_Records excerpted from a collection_
####
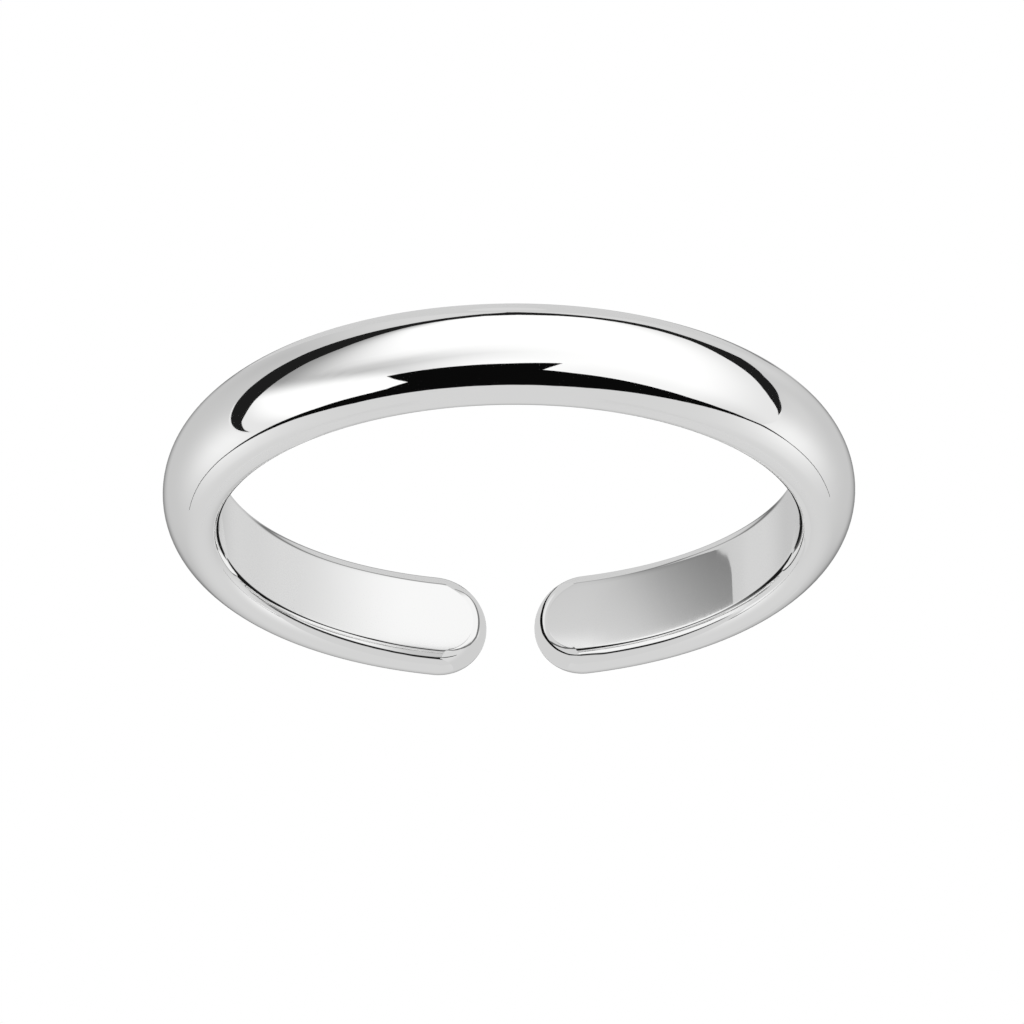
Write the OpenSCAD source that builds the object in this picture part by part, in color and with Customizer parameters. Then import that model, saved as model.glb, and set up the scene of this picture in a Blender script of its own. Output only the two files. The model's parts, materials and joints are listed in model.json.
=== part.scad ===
// Plain open toe ring: a half round silver band bent into a circle, with a gap between two rounded free ends.
// It lies on its side. The ring's axis is Z, the lower rim is at z = 0 and the gap is on the +Y side.

/* [Fit] */
// Inside diameter of the bend
inner_d = 15; // [12:0.1:20]
// Opening between the tips of the two free ends
end_gap = 1.3; // [0.5:0.1:3]

/* [Section] */
// Width of the band, from rim to rim
band_w = 2.74; // [2.2:0.01:4]
// Thickness of the band at the crown of its dome
band_t = 1.46; // [1.25:0.01:2.2]
// Radius of the rounded edges of the inner wall
inner_round = 0.45; // [0.2:0.01:0.5]
// Radius of the shoulders, where the dome runs into the rims
shoulder_round = 0.66; // [0.5:0.01:0.75]

/* [Hidden] */
$fn = 128;

inner_r = inner_d / 2;
half_w = band_w / 2;

// The section is widest where its inner rounding ends. From there on it is a dome, of one wide crown arc
// between two shoulder arcs that run into it: both centres and the meeting point lie on one line.
flat_y = half_w - inner_round;
dome_h = band_t - inner_round;
shoulder_y = half_w - shoulder_round;
crown_round = (pow(shoulder_y, 2) + pow(dome_h, 2) - pow(shoulder_round, 2)) / (2 * (dome_h - shoulder_round));
crown_x = band_t - crown_round;
meet_angle = atan2(shoulder_y, inner_round - crown_x);

// Each free end is the section, turned about an axis that points outwards from the ring's centre.
// The tip lies half a band width past that axis, at the section's widest place.
gap_angle = 90;
tip_r = inner_r + inner_round;
end_angle = atan2(half_w, tip_r) + asin(end_gap / 2 / norm([tip_r, half_w]));

// How far a free end lies inside the bend's surface, and how far the bend reaches into it
end_inset = 0.004;
end_lap = 0.02;
bend_angle = end_angle - atan(end_lap / inner_r);

// The section, with x as the height over the inner wall and y along the ring's axis
module section(inset = 0) {
    inner_side(inset);
    dome(inset);
}

// The flat inner wall between its two rounded edges
module inner_side(inset) {
    translate([inset, -flat_y])
        square([1.5 * inner_round, 2 * flat_y]);
    for (side = [-1, 1])
        translate([inner_round, side * flat_y])
            circle(r = inner_round - inset);
}

// The domed outside, from the widest place of the section to the crown
module dome(inset) {
    intersection() {
        translate([inner_round, -half_w])
            square([dome_h, band_w]);
        union() {
            crown(inset);
            for (side = [-1, 1])
                translate([inner_round, side * shoulder_y])
                    circle(r = shoulder_round - inset);
        }
    }
}

// The slice of the crown's circle that lies between the shoulders
module crown(inset) {
    reach = 2 * crown_round;
    translate([crown_x, 0])
        intersection() {
            circle(r = crown_round - inset);
            polygon([
                [0, 0],
                reach * [cos(meet_angle), -sin(meet_angle)],
                [reach, 0],
                reach * [cos(meet_angle), sin(meet_angle)]
            ]);
        }
}

// The stretch between the free ends: the section, turned about the ring's axis
module bend() {
    rotate(gap_angle + bend_angle)
        rotate_extrude(angle = 360 - 2 * bend_angle)
            translate([inner_r, 0])
                section();
}

// One rounded end: half of the section, given a half turn about the end's own outward axis
module free_end(side) {
    rotate(gap_angle + side * end_angle)
        translate([inner_r, 0, 0])
            rotate([0, 90, 0])
                rotate(side > 0 ? 180 : 0)
                    rotate_extrude(angle = 180)
                        half_section();
}

// The half of a free end's section on one side of its axis, which stands upright here
module half_section() {
    intersection() {
        rotate(90)
            mirror([0, 1])
                section(end_inset);
        square([half_w, band_t]);
    }
}

module band() {
    color("silver")
        translate([0, 0, half_w])
            union() {
                bend();
                free_end(-1);
                free_end(1);
            }
}

band();
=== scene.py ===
import json
from math import asin, atan2, cos, exp, hypot, pi, radians, sin

import bmesh
import bpy
from mathutils import Matrix, Vector


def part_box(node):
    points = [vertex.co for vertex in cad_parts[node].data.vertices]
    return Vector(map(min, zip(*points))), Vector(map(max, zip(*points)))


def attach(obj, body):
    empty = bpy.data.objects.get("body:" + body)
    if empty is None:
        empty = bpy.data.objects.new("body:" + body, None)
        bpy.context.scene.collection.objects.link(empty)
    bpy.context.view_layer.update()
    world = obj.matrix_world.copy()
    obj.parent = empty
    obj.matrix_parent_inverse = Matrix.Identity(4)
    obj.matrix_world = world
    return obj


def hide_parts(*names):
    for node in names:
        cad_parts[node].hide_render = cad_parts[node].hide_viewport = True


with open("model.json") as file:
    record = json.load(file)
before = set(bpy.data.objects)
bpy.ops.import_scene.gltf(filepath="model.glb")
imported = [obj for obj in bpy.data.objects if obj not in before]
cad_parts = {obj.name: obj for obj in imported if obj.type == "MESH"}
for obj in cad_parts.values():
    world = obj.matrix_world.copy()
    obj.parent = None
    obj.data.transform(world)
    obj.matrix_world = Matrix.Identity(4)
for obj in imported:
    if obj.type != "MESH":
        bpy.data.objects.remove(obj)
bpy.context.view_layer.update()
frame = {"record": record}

MM = 0.001

# The ring's sizes, in millimetres. The frame gives the first four.
toe_hole = next(mount for mount in frame["record"]["mounts"] if mount["name"] == "toe_hole")
least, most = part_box("band")
INNER_R = toe_hole["dims"]["r_mm"]
BAND_W = (most.z - least.z) / MM
BAND_T = (most.x - least.x) / MM / 2 - INNER_R
INNER_ROUND = (BAND_W - toe_hole["dims"]["length_mm"]) / 2
SHOULDER_ROUND = 0.66
END_GAP = 1.3

# How finely the arcs are stepped
SECTION_STEP = radians(3)
BEND_STEP = radians(2)
END_STEP = radians(3)

# The photograph's camera: its distance and its height over the ring's plane, the size of a radian in
# pixels, the pixel that shows the ring's centre, and how far the camera is rolled from upside down.
PICTURE = 1024
CAMERA_DISTANCE = 320 * MM
CAMERA_HEIGHT = radians(26.45)
CAMERA_FOCUS = 12370
CENTRE_PIXEL = Vector((508.5, 494.4))
CAMERA_ROLL = radians(0.58)

# How far the tent, the window in it and the window's dark frame stand from the ring, in metres
TENT_AWAY = 4
WINDOW_AWAY = 3.8
FRAME_AWAY = 3.6

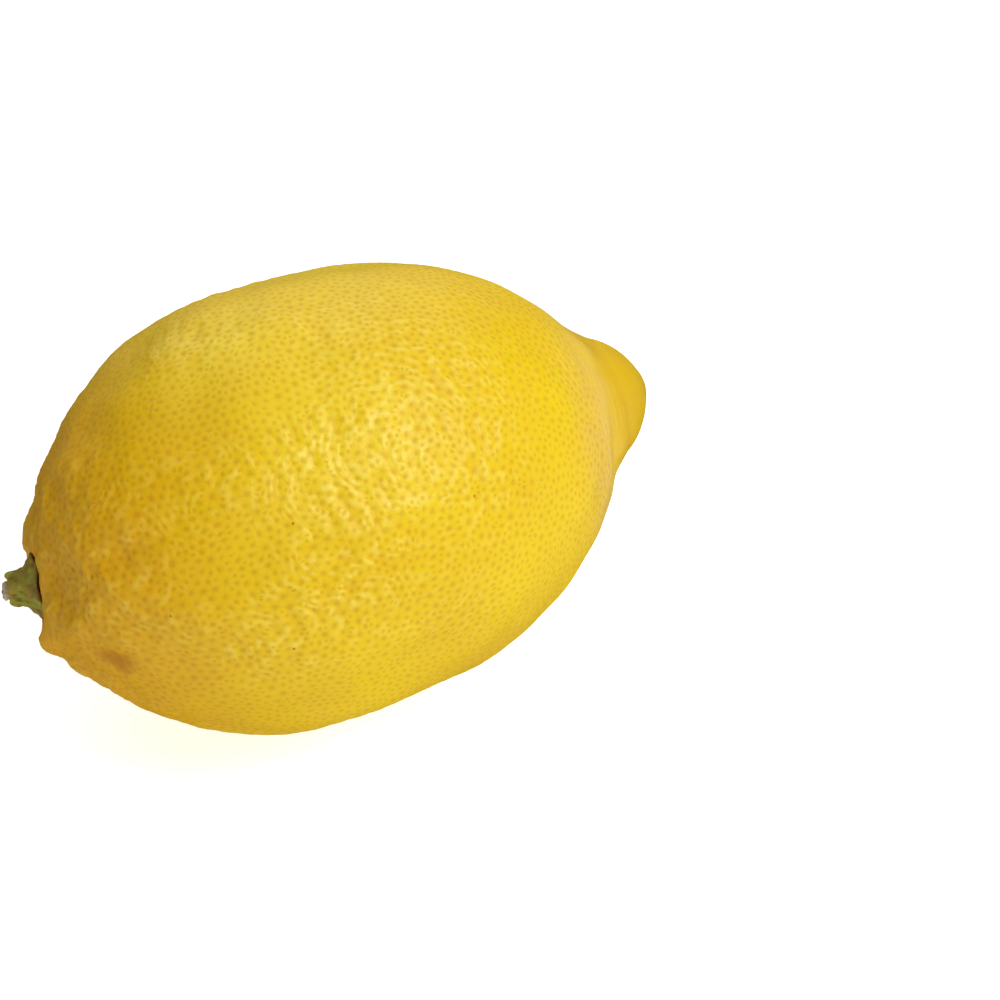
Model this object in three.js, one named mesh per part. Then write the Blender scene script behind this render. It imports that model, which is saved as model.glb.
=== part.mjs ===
// A whole lemon lying on its side: the fruit, the green button on its stem end and the dry stem stub.
// Millimetres, +Z up. +X runs along the fruit from the stem to the nipple, and the origin is on the
// flat spot underneath, below the centre of weight.

import * as THREE from 'three';
import { mergeVertices } from 'three/addons/utils/BufferGeometryUtils.js';

// Driving dimensions of the fruit. Places along the fruit count from its widest section.
const GIRTH_RADIUS = 32;
const STEM_SIDE = { length: 42.9, power: 2.365, root: 0.671 };
const NIPPLE_SIDE = { length: 48.3, power: 2.446, root: 0.605 };
const NIPPLE = { start: 37.9, tip: 54.1, radius: 11.8, root: 0.515, blend: 5.3 };
const FLAT_DEPTH = 0.3;
const WEIGHT_X = 2.8;

// The stem end leans out on one side. Both ends sit a little off the axis, away from a low side.
const LEAN = { turn: THREE.MathUtils.degToRad(167), slope: 0.226, reach: 13.3 };
const LOW_SIDE = THREE.MathUtils.degToRad(220);
const OFF_AXIS = { shoulder: 1.1, seat: 0.4, nipple: 0.7 };

// The stem end: a ring of rind stands round a shallow seat that takes the button.
const RIM_X = -40.9;
const SEAT = { radius: 5.3, floor: 1.05, edge: 1.5, softness: 0.5 };
const LIP = { radius: 8, height: 0.64, width: 2.1, lobes: 5, lobeHeight: 0.22 };
const STEM_FURROWS = { count: 9, depth: 0.34, from: 8, reach: 9 };

// The other end: the furrow at the nipple's foot, its creases and the scar on its tip.
const NECK = { x: 45.6, width: 1.7, depth: 0.1, creases: 13, creaseDepth: 0.14 };
const NECK_SIDE = { turn: THREE.MathUtils.degToRad(168), width: 0.75, depth: 0.9, back: 2.2 };
const TIP_SCAR = { radius: 1.5, depth: 0.55, rim: 0.22 };

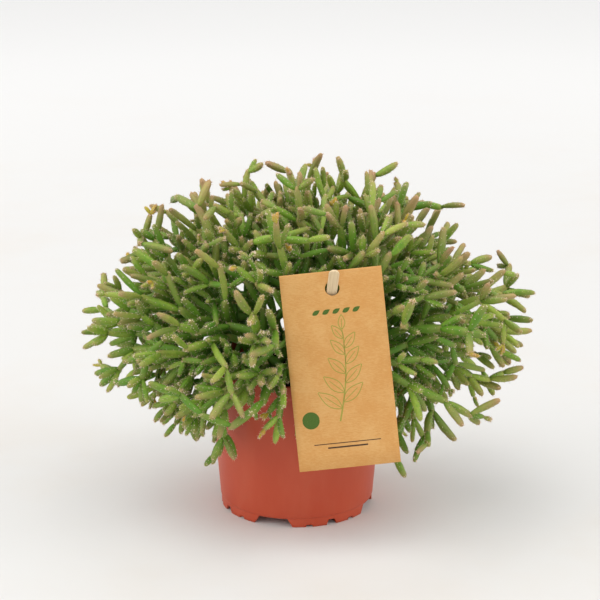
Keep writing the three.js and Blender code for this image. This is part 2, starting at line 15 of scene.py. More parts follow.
import bpy
import numpy as np
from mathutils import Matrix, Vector

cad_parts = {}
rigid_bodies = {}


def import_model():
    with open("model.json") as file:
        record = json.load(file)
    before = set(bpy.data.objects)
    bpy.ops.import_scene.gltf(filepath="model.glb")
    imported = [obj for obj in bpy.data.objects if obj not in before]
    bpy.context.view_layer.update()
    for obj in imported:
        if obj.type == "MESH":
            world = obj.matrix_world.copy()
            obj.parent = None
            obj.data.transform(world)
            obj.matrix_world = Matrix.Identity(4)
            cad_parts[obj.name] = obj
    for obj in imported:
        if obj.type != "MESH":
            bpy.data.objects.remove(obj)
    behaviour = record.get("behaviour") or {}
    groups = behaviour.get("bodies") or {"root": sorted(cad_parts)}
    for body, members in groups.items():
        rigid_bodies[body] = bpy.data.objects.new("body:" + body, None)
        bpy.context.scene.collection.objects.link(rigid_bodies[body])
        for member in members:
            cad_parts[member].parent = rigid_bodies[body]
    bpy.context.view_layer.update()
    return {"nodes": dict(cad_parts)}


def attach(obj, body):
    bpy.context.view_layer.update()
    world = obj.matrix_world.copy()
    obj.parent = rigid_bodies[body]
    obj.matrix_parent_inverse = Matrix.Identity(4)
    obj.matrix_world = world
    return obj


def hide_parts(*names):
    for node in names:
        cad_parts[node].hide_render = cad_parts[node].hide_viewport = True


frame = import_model()

LOG = logging.getLogger("rhipsalis")
MM = 0.001
GOLDEN_ANGLE = math.pi * (3 - math.sqrt(5))
Array = np.ndarray
Colour = Place = Trio = tuple[float, float, float]
Range = tuple[float, float]
Row = tuple[float, ...]
Steps = tuple[Range, ...]
Pair = tuple[Array, Array]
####
_Work to do_
Word for word, please print every line from the beginning of the records to the line bearing "meet_angle = atan2(shoulder_y, inner_round", counting both ends and stopping there.

_Worked answer_
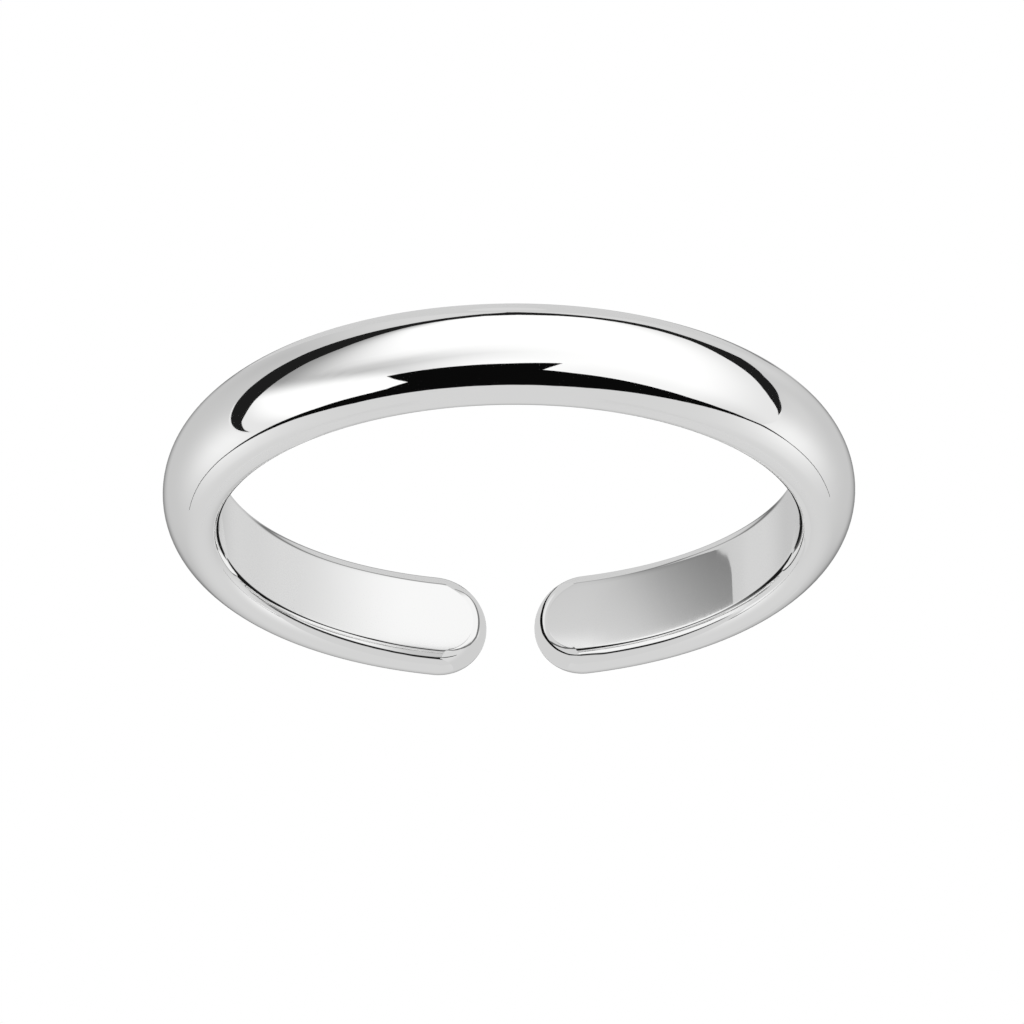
Write the OpenSCAD source that builds the object in this picture part by part, in color and with Customizer parameters. Then import that model, saved as model.glb, and set up the scene of this picture in a Blender script of its own. Output only the two files. The model's parts, materials and joints are listed in model.json.
=== part.scad ===
// Plain open toe ring: a half round silver band bent into a circle, with a gap between two rounded free ends.
// It lies on its side. The ring's axis is Z, the lower rim is at z = 0 and the gap is on the +Y side.

/* [Fit] */
// Inside diameter of the bend
inner_d = 15; // [12:0.1:20]
// Opening between the tips of the two free ends
end_gap = 1.3; // [0.5:0.1:3]

/* [Section] */
// Width of the band, from rim to rim
band_w = 2.74; // [2.2:0.01:4]
// Thickness of the band at the crown of its dome
band_t = 1.46; // [1.25:0.01:2.2]
// Radius of the rounded edges of the inner wall
inner_round = 0.45; // [0.2:0.01:0.5]
// Radius of the shoulders, where the dome runs into the rims
shoulder_round = 0.66; // [0.5:0.01:0.75]

/* [Hidden] */
$fn = 128;

inner_r = inner_d / 2;
half_w = band_w / 2;

// The section is widest where its inner rounding ends. From there on it is a dome, of one wide crown arc
// between two shoulder arcs that run into it: both centres and the meeting point lie on one line.
flat_y = half_w - inner_round;
dome_h = band_t - inner_round;
shoulder_y = half_w - shoulder_round;
crown_round = (pow(shoulder_y, 2) + pow(dome_h, 2) - pow(shoulder_round, 2)) / (2 * (dome_h - shoulder_round));
crown_x = band_t - crown_round;
meet_angle = atan2(shoulder_y, inner_round - crown_x);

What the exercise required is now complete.